Les barbouzes finissent par nous laisser aux mains de leurs collègues en uniforme. On nous notifie notre garde à vue, lacets, ceinture, fouille, etc. À côté de nous des gens sont amenés l’un après l’autre pour subir les photographies d’identification, leurs tatouages et piercings sont soigneusement détaillés. On apprend que le commissariat est déjà plein et que nous allons être transférés ailleurs. Nous sommes emmenés au commissariat du 20 ème. Là aussi c’est la confusion. On nous monte au deuxième étage, mais en fait il ne fallait pas aller au deuxième étage donc on nous redescend. Après quelques errements nous sommes conduits dans une encoignure, et là, gardés par une demi-douzaine de flics, nous faisons connaissance avec nos premiers co-gardés à vue.

Les policiers de la DGSI vous disent-ils la raison de votre interpellation ? Ou bien devez-vous attendre le moment de votre placement en garde à vue par les policiers ’lambdas’ du commissariat ?
 
C’est au moment de la notification de notre garde à vue que nous apprenons le chef d’accusation de ’participation à un groupement en vue de commettre des violences ou dégradations’. Vu les circonstances de notre arrestation, deux types dans une voiture à plusieurs kilomètres du moindre rassemblement et le contenu de notre fouille et du coffre de la voiture, nous nous disons déjà que ce chef d’accusation va être un peu compliqué à défendre pour eux et que, sauf soutien sans faille de l’appareil judiciaire, la DGSI semble condamnée à très court terme à se couvrir une nouvelle fois de ridicule. Nous savons déjà à ce moment là qu’il y a eu de très nombreuses interpellations. Il y en avait déjà un certain nombre d’annoncées avant notre courte sortie en voiture. La surcharge du premier commissariat, le mélange de surexcitation et de confusion des flics en sont des indices supplémentaires. Ce sera plus clair encore quand nous arriverons au second commissariat.

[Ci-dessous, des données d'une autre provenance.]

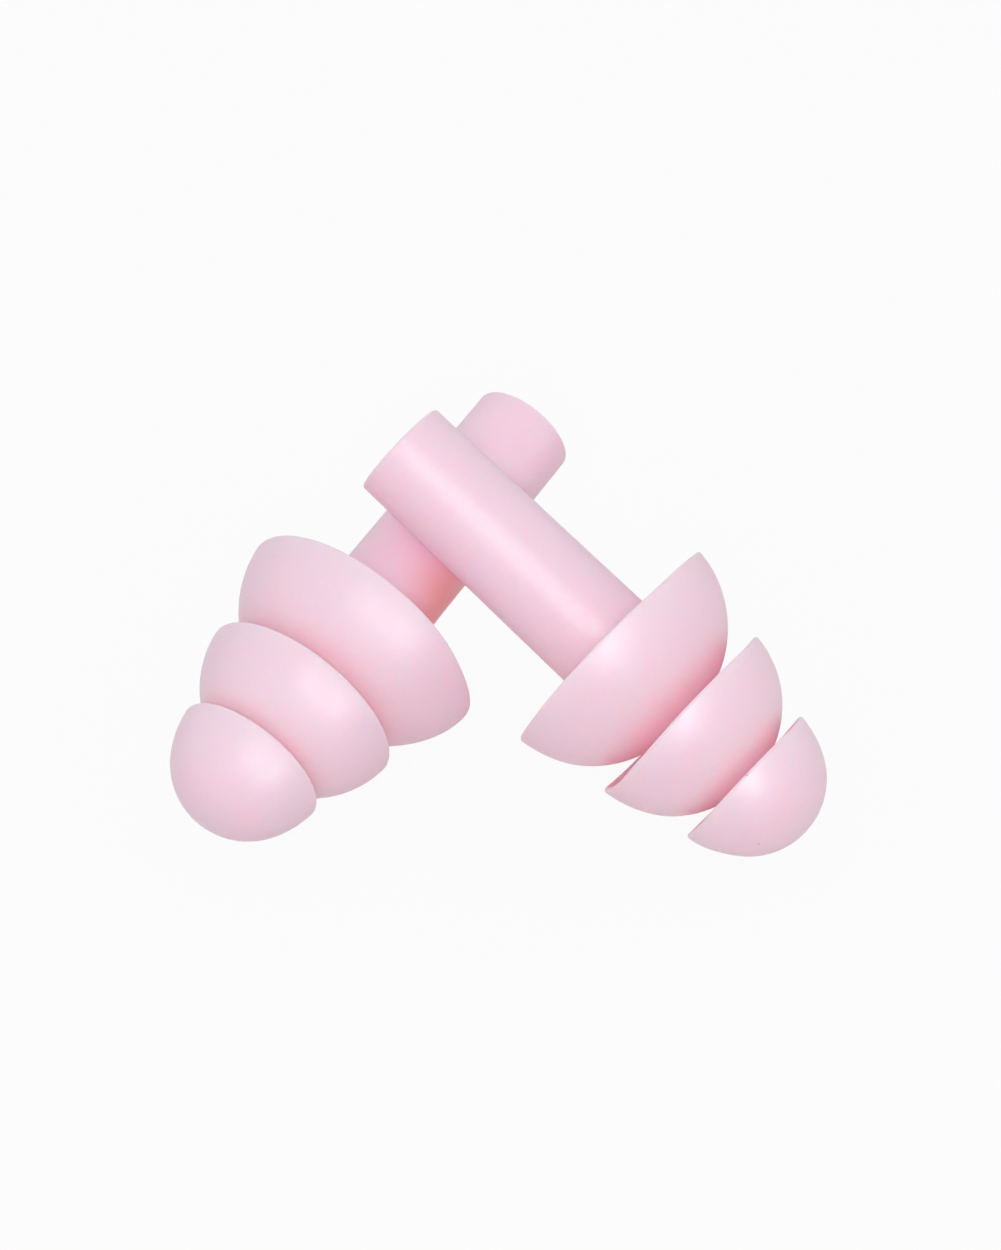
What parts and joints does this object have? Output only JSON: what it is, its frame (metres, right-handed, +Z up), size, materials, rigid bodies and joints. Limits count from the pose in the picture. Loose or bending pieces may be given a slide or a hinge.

Et lors de vos auditions, les policiers semblaient sûrs de leur fait et ont réellement essayé de vous interroger sur le contenu de votre coffre ?
 
Oui, absolument. À vrai dire, vu que je n’ai accepté de répondre à aucune de leurs questions, ils n’ont pas pu pousser très loin leurs raisonnements et leurs interrogations. En gros ils me demandaient mes rapports avec Julien Coupat qui de son côté a pris le parti de leur répondre uniformément la même réponse : "Le pouvoir a peur. La DGSI se venge.". Ils voulaient savoir où nous allions, mon opinion sur le mouvement des gilets jaunes, si je reconnaissais les objets trouvés dans la voiture et ce que nous comptions en faire. Quand ils les ont empilés devant moi sur le bureau, je n’ai pas pu réprimer un éclat de rire. Je leur ai fait remarquer au passage que c’était plutôt amusant de se faire reprocher d’avoir un gilet jaune dans le coffre de sa voiture. Entre temps j’avais eu le temps de discuter avec d’autres gens arrêtés, et de constater à quel point le niveau de délire de notre arrestation se retrouvait semblablement dans toutes les autres, bien que les formes en soient assez variées. Mais le point commun, c’est que la plupart des gens arrêtés en début de journée l’ont été parce qu’ils possédaient de simples équipements de protection. Considérer qu’avoir sur soi le minimum pour ne pas crever tout de suite dans des manifestations où chacun a pu voir à la télé qu’il faut s’attendre à se faire gazer copieusement sans sommation et à se ramasser des grenades et des coups de flashball, cela revient à dire qu’en somme on est soit une victime consentante, soit un casseur. Et c’était bien le message déversé toute la semaine précédente, diagrammes et pictogrammes à l’appui, sur BFM TV et ailleurs.
Ils voulaient également connaître les codes de mon téléphone. Cette question est revenue à plusieurs reprises, ils passaient également dans les cellules pour demander à tout le monde les codes pin et de déverrouillage. Vu le peu d’éléments pour soutenir la plupart des arrestations et le caractère vague, jésuitique de l’accusation, qui concerne l’intention, l’exploitation des téléphones, et en particulier les échanges de textos, les messages et les partages sur les réseaux sociaux ont pris une grande importance. C’est aussi le prétexte pour un fichage général, carnets d’adresses à l’appui.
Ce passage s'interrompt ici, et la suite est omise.